Count how many lines in this material contain "Identity". The answer is that number alone.
-- START OF Supplied information --
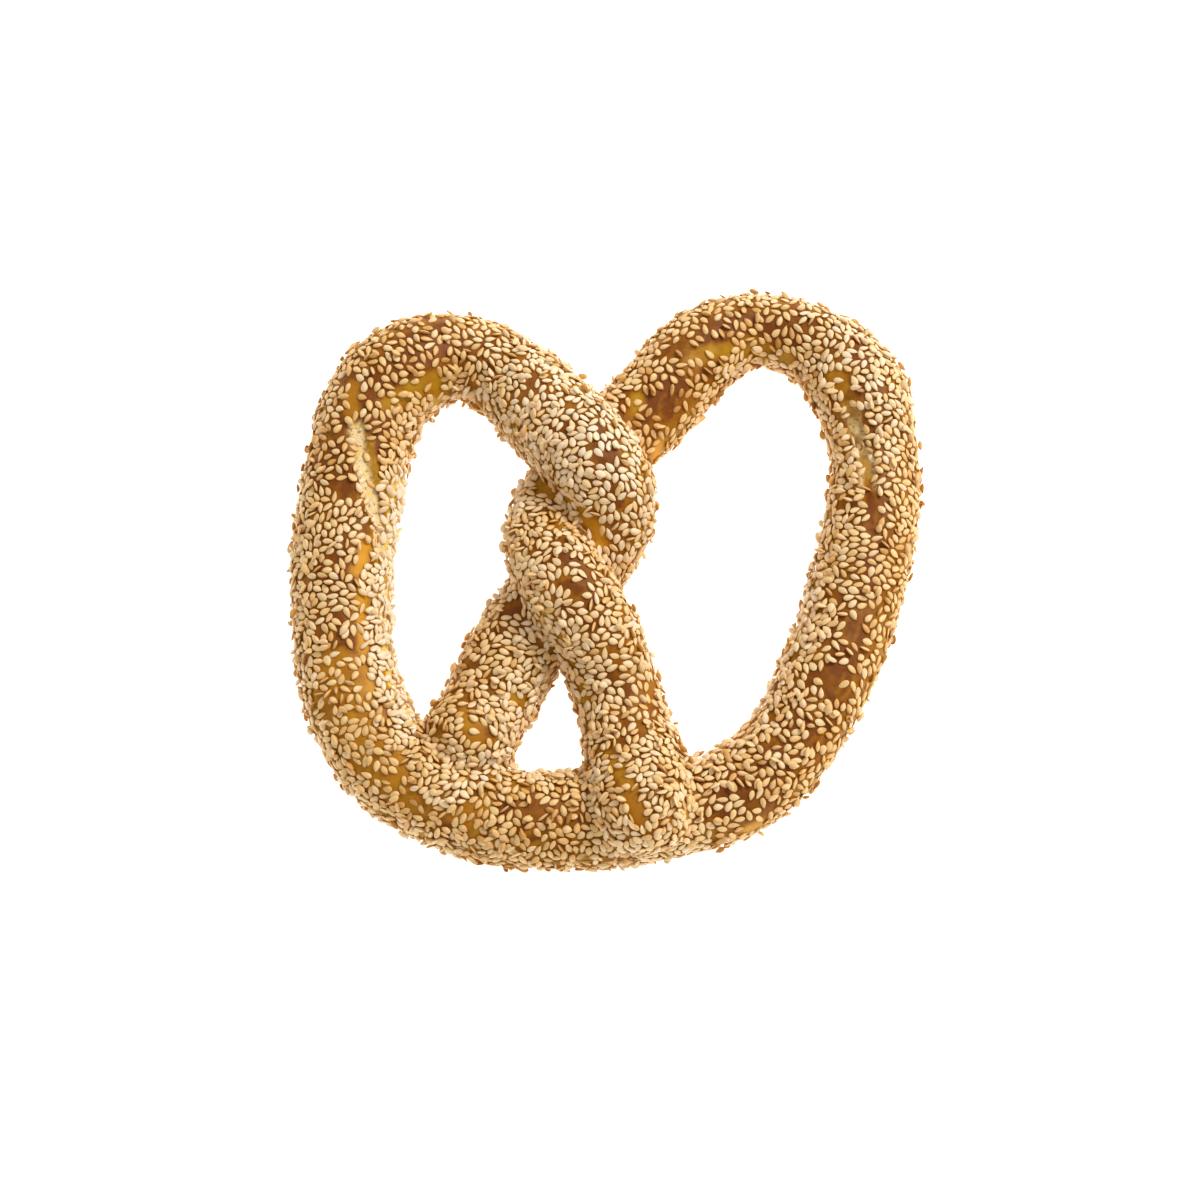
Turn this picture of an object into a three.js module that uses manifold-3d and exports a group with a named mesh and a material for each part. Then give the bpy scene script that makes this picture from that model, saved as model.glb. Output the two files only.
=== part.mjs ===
// Sesame pretzel: one rope of soft bread dough, rolled in sesame seed, tied with a full twist and
// baked lying flat. All of it is one solid: the rope, its two feet fused to the belly, and the seeds.
// Millimetres, +Z up. The pretzel rests on z = 0, and its origin is under the middle of its outline.
// The belly, where the feet are pressed on, is towards -Y, and the two loops meet in the twist.

import * as THREE from 'three';
import { mergeVertices } from 'three/addons/utils/BufferGeometryUtils.js';
import Module from 'manifold-3d';

const wasm = await Module();
wasm.setup();

// ---------------------------------------------------------------- driving dimensions

// How the rope lies, seen from above, from the left foot to the right one: x, y and the rope's width.
const LEFT_STRAND = [
  [-42.5, -53.5, 31], // left foot, pressed into the belly's inner side
  [-35, -39, 25.5],
  [-26.5, -21, 26.5],
  [-16, -5, 25], // under the right strand
  [-4.5, 6.5, 23.5],
  [1.5, 17.5, 24.5],
  [-2, 29, 26.5], // over the right strand
  [-15.5, 46.5, 27],
];
const LEFT_TOP = [-42, 67.5, 25];
const LEFT_LOOP = [
  [-27, 60, 25],
  LEFT_TOP,
  [-56, 63, 29.5],
  [-65.5, 53.5, 29.5],
  [-71.2, 33, 29.4],
  [-74.2, 4, 28.6],
  [-73.2, -20, 27.6],
  [-67.5, -40, 28],
];
const BELLY = [
  [-56, -55, 27],
  [-36, -64.5, 27],
  [-10, -67.5, 26.5],
  [18, -64.5, 26],
  [36, -59, 26],
];
const RIGHT_TOP = [44, 76.6, 21.2]; // the rope's thinnest place
const RIGHT_LOOP = [
  [50.5, -46, 25.5],
  [61, -27, 27],
  [69, -5.5, 27],
  [74.5, 18, 27],
  [76, 38, 25.5],
  [72, 56, 27.5],
  [61, 70.7, 23],
  RIGHT_TOP,
];
const RIGHT_STRAND = [
  [27, 69.5, 25],
  [14.5, 54.5, 26],
  [-2.5, 36.5, 24.5], // under the left strand
  [-14, 23, 23.5],
  [-17, 10.5, 23.5],
  [-11, -5, 25], // over the left strand
  [-2.5, -18, 24.5],
  [4.5, -38, 25],
  [8.5, -58, 28.5],
  [11.5, -77, 30], // right foot, laid over the belly
];
const OUTLINE_MIDDLE = { x: 0.2, y: 2.7 }; // brought over the origin

const FLATNESS = 0.93; // the rope's height over its width, as soft dough settles
const BASE_FLAT = 1; // how deep the tray flattens the rope's underside

// Where the rope climbs over another stretch: the place seen from above, how far it climbs, and over
// what length it rises before that place and comes down after it.
const CLIMBS = [
  { x: -42.5, y: -53.5, climb: 3, before: 1, after: 30 }, // left foot
  { x: -2.5, y: 29, climb: 14, before: 33, after: 50 }, // left strand over right
  { x: -11.5, y: -5, climb: 14, before: 36, after: 36 }, // right strand over left
  { x: 11, y: -68, climb: 7, before: 34, after: 26 }, // right foot over the belly
];

const RING_STEP = 8; // between two rings of the rope's surface
const RING_SIDES = 12;
const FOOT_RINGS = [0.03, 0.12, 0.28, 0.5]; // distances from a foot's tip, over the half width there

// The larger hulled seeds: blunt at one end and pointed at the other. Each row of the outline is a
// share of the length from the middle, and of the width there.
const SEED = { length: 3.6, width: 2.1, thickness: 1.2 };
const SEED_OUTLINE = [
  [-0.3, 0.42],
  [0.08, 0.48],
];
const SEED_SIDES = 5;
const SEED_TURN = 0.75; // in sides, which puts a ridge below and a flat on top
const SEED_SPREAD = 0.12; // how much smaller the smallest of these is
const SEED_COUNT = 350; // places tried, of which those under the rope or in a crease stay bare
const SEED_SUNK = 0.3; // share of its thickness by which a seed sinks into the crust
const SEED_LEAN = 0.2; // the most that a seed leans, in radians
const SEED_CLEAR = 2.5; // bare width along a crease between two stretches and along the tray
const RANDOM_SEED = 7;

const TRAY = { width: 300, depth: 100 }; // reaches well past the pretzel

const LENGTH_SAMPLES = 2000; // on the whole rope, for distances along it
const PLACE_STEP = 0.5; // between places tried along the rope
const COVER_STEP = 3; // the same, to find whether another stretch covers a seed
const OWN_REACH = 30; // length of rope to each side of a seed that counts as its own stretch
const WELD = 1e-4; // corners closer together than this are one

const CRUST = { color: 0xc9963f, roughness: 0.6, metalness: 0 };

// ---------------------------------------------------------------- the rope's centreline

// One spline carries the place seen from above and the rope's width, so its z is the width.
const stations = [...LEFT_STRAND, ...LEFT_LOOP, ...BELLY, ...RIGHT_LOOP, ...RIGHT_STRAND];
const plan = new THREE.CatmullRomCurve3(
  stations.map(([x, y, width]) => new THREE.Vector3(x, y, width)),
  false,
  'centripetal',
);
plan.arcLengthDivisions = LENGTH_SAMPLES;
const ropeLength = plan.getLength();

// How far along the rope lies the point nearest to a place seen from above.
function distanceTo(x, y) {
  let nearest = Infinity;
  let distance = 0;
  for (let s = 0; s <= ropeLength; s += PLACE_STEP) {
    const p = plan.getPointAt(s / ropeLength);
    const gap = Math.hypot(p.x - x, p.y - y);
    if (gap < nearest) {
      nearest = gap;
      distance = s;
    }
  }
  return distance;
}

const climbs = CLIMBS.map((climb) => ({ ...climb, at: distanceTo(climb.x, climb.y) }));

function liftAt(s) {
  let lift = 0;
  for (const { at, climb, before, after } of climbs) {
    const away = (s - at) / (s < at ? before : after);
    if (Math.abs(away) < 1) lift += (climb * (1 + Math.cos(Math.PI * away))) / 2;
  }
  return lift;
}

// Centre, half width and half height of the rope at a distance s from the left foot's tip.
function sectionAt(s) {
  const p = plan.getPointAt(THREE.MathUtils.clamp(s / ropeLength, 0, 1));
  const halfWidth = p.z / 2;
  const halfHeight = halfWidth * FLATNESS;
  const centre = new THREE.Vector3(
    p.x - OUTLINE_MIDDLE.x,
    p.y - OUTLINE_MIDDLE.y,
    halfHeight - BASE_FLAT + liftAt(s),
  );
  return { centre, halfWidth, halfHeight };
}

// The rope's own directions there: along it, across it and upwards. Its feet round off to a tip.
function frameAt(s) {
  const { centre, halfWidth, halfHeight } = sectionAt(s);
  const along = sectionAt(s + PLACE_STEP).centre.sub(sectionAt(s - PLACE_STEP).centre).normalize();
  const across = new THREE.Vector3().crossVectors(along, new THREE.Vector3(0, 0, 1)).normalize();
  const up = new THREE.Vector3().crossVectors(across, along);
  const fromTip = Math.min(s, ropeLength - s) / halfWidth;
  const roundOff = fromTip < 1 ? Math.sqrt(1 - (1 - fromTip) ** 2) : 1;
  return { centre, along, across, up, halfWidth: halfWidth * roundOff, halfHeight: halfHeight * roundOff };
}

// A corner of the rope's many-sided section, counted anticlockwise from the side that faces across.
function cornerAt(s, corner) {
  const { centre, across, up, halfWidth, halfHeight } = frameAt(s);
  const angle = (2 * Math.PI * corner) / RING_SIDES;
  return centre
    .clone()
    .addScaledVector(across, halfWidth * Math.cos(angle))
    .addScaledVector(up, halfHeight * Math.sin(angle));
}

// ---------------------------------------------------------------- solids

function toSolid(geometry) {
  const bare = geometry.clone();
  bare.deleteAttribute('normal');
  bare.deleteAttribute('uv');
  const merged = mergeVertices(bare, WELD);
  const mesh = new wasm.Mesh({
    numProp: 3,
    vertProperties: merged.getAttribute('position').array,
    triVerts: new Uint32Array(merged.index.array),
  });
  return new wasm.Manifold(mesh);
}

function toGeometry(solid) {
  const mesh = solid.getMesh();
  const geometry = new THREE.BufferGeometry();
  geometry.setAttribute('position', new THREE.BufferAttribute(mesh.vertProperties, 3));
  geometry.setIndex(new THREE.BufferAttribute(mesh.triVerts, 1));
  const faceted = geometry.toNonIndexed();
  faceted.computeVertexNormals();
  return faceted;
}

// A closed skin over rings of points, each ring closed on itself, with one point at each end.
function skin(first, rings, last) {
  const sides = rings[0].length;
  const points = [first, ...rings.flat(), last];
  const end = points.length - 1;
  const at = (ring, side) => 1 + ring * sides + (side % sides);
  const faces = [];
  for (let side = 0; side < sides; side++) {
    faces.push(0, at(0, side), at(0, side + 1));
    faces.push(end, at(rings.length - 1, side + 1), at(rings.length - 1, side));
    for (let ring = 0; ring + 1 < rings.length; ring++) {
      faces.push(at(ring, side), at(ring + 1, side), at(ring + 1, side + 1));
      faces.push(at(ring, side), at(ring + 1, side + 1), at(ring, side + 1));
    }
  }
  const geometry = new THREE.BufferGeometry().setFromPoints(points);
  geometry.setIndex(faces);
  return geometry;
}

// The rope from one distance to another. A foot gets rings closer together, where it rounds off.
function ropeStretch(from, to) {
  const count = Math.round((to - from) / RING_STEP);
  const distances = [];
  for (let i = 0; i <= count; i++) distances.push(from + ((to - from) * i) / count);
  const rounding = (s) => FOOT_RINGS.map((share) => share * sectionAt(s).halfWidth);
  if (from === 0) distances.splice(0, 2, ...rounding(from));
  if (to === ropeLength) distances.splice(-2, 2, ...rounding(to).map((s) => to - s).reverse());
  const rings = distances.map((s) => {
    const ring = [];
    for (let corner = 0; corner < RING_SIDES; corner++) ring.push(cornerAt(s, corner));
    return ring;
  });
  return toSolid(skin(frameAt(from).centre, rings, frameAt(to).centre));
}

// No stretch crosses itself: one ends and the next begins at the top of each loop.
function rope() {
  const leftTop = distanceTo(...LEFT_TOP);
  const rightTop = distanceTo(...RIGHT_TOP);
  return ropeStretch(0, leftTop)
    .add(ropeStretch(leftTop, rightTop))
    .add(ropeStretch(rightTop, ropeLength));
}

// The tray keeps everything above z = 0.
function aboveTray(solid) {
  const tray = new THREE.BoxGeometry(TRAY.width, TRAY.width, TRAY.depth).translate(0, 0, -TRAY.depth / 2);
  return solid.subtract(toSolid(tray));
}

// A hulled seed lying along x.
function seedGeometry(size) {
  const rings = SEED_OUTLINE.map(([along, wide]) => {
    const ring = [];
    for (let side = 0; side < SEED_SIDES; side++) {
      const angle = (2 * Math.PI * (side + SEED_TURN)) / SEED_SIDES;
      const y = -wide * SEED.width * Math.cos(angle);
      const z = wide * SEED.thickness * Math.sin(angle);
      ring.push(new THREE.Vector3(along * SEED.length, y, z));
    }
    return ring;
  });
  const blunt = new THREE.Vector3(-SEED.length / 2, 0, 0);
  const point = new THREE.Vector3(SEED.length / 2, 0, 0);
  return skin(blunt, rings, point).scale(size, size, size);
}

// Whether a point on the rope lies inside another stretch of it, or within the bare width of one.
function isCovered(point, s) {
  for (let other = COVER_STEP; other < ropeLength; other += COVER_STEP) {
    if (Math.abs(other - s) < OWN_REACH) continue;
    const { centre, halfHeight } = sectionAt(other);
    if (centre.distanceTo(point) < halfHeight + SEED_CLEAR) return true;
  }
  return false;
}

// Seeds evenly all round the rope, each a golden angle on from the last, turned and leaned at random.
function seeds() {
  const random = randomNumbers(RANDOM_SEED);
  const goldenTurn = (3 - Math.sqrt(5)) / 2;
  const made = [];
  for (let i = 0; i < SEED_COUNT; i++) {
    const turn = random() * 2 * Math.PI;
    const lean = (2 * random() - 1) * SEED_LEAN;
    const size = 1 - random() * SEED_SPREAD;
    const s = (ropeLength * (i + 0.5)) / SEED_COUNT;
    const corner = ((i * goldenTurn) % 1) * RING_SIDES;
    const low = cornerAt(s, Math.floor(corner));
    const high = cornerAt(s, Math.floor(corner) + 1);
    const place = low.clone().lerp(high, corner % 1);
    if (place.z < SEED_CLEAR || isCovered(place, s)) continue;
    const ahead = frameAt(s).along;
    const outward = high.clone().sub(low).cross(ahead).normalize().negate();
    const seat = new THREE.Matrix4().makeBasis(ahead, outward.clone().cross(ahead), outward);
    const seed = seedGeometry(size).rotateY(lean).rotateZ(turn);
    place.addScaledVector(outward, SEED.thickness * (0.5 - SEED_SUNK));
    made.push(toSolid(seed.applyMatrix4(seat.setPosition(place))));
  }
  return made;
}

// Mulberry32: the same row of numbers between 0 and 1 each time.
function randomNumbers(start) {
  let state = start;
  return () => {
    state = (state + 0x6d2b79f5) | 0;
    let t = Math.imul(state ^ (state >>> 15), 1 | state);
    t = (t + Math.imul(t ^ (t >>> 7), 61 | t)) ^ t;
    return ((t ^ (t >>> 14)) >>> 0) / 4294967296;
  };
}

// ---------------------------------------------------------------- the pretzel

const dough = aboveTray(rope());
const seeded = seeds().reduce((solid, seed) => solid.add(seed), dough);
// The outer skin alone, so that hollows sealed between seeds fill up and loose scraps go.
const [pretzel] = seeded.decompose().sort((a, b) => b.volume() - a.volume());

const mesh = new THREE.Mesh(toGeometry(pretzel), new THREE.MeshStandardMaterial(CRUST));
mesh.name = 'pretzel';

const group = new THREE.Group();
group.name = 'sesame_pretzel';
group.add(mesh);

export default group;
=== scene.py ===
"""Sesame pretzel: soft bread dough tied with a full twist, rolled in sesame seed and baked lying flat.

The dough and its coat of seeds are made here, in metres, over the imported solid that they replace.
"""

import math

import bpy
import numpy as np
from bpy.props import FloatProperty, FloatVectorProperty, IntProperty, PointerProperty
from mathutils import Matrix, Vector, noise
from mathutils.bvhtree import BVHTree
from mathutils.kdtree import KDTree


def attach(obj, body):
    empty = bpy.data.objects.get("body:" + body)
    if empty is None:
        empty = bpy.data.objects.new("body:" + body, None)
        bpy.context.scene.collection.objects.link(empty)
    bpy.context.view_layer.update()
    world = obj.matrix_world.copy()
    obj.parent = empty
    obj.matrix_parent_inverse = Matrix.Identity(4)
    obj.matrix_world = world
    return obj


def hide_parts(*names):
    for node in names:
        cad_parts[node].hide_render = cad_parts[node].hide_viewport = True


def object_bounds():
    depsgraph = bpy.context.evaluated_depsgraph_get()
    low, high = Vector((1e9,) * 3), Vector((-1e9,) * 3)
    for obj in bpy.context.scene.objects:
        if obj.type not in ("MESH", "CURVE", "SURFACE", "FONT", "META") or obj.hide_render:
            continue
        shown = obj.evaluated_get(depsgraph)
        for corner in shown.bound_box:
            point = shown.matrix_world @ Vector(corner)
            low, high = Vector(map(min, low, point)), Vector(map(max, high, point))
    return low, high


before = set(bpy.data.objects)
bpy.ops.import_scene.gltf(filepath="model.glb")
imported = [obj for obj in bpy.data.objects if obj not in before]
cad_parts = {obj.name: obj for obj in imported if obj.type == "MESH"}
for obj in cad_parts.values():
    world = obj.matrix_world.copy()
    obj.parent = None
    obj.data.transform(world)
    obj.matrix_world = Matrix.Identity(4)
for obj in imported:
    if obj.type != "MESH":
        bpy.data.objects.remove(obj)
SOLID_LOW, SOLID_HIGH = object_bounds()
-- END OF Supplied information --
— Response to the exercise —
2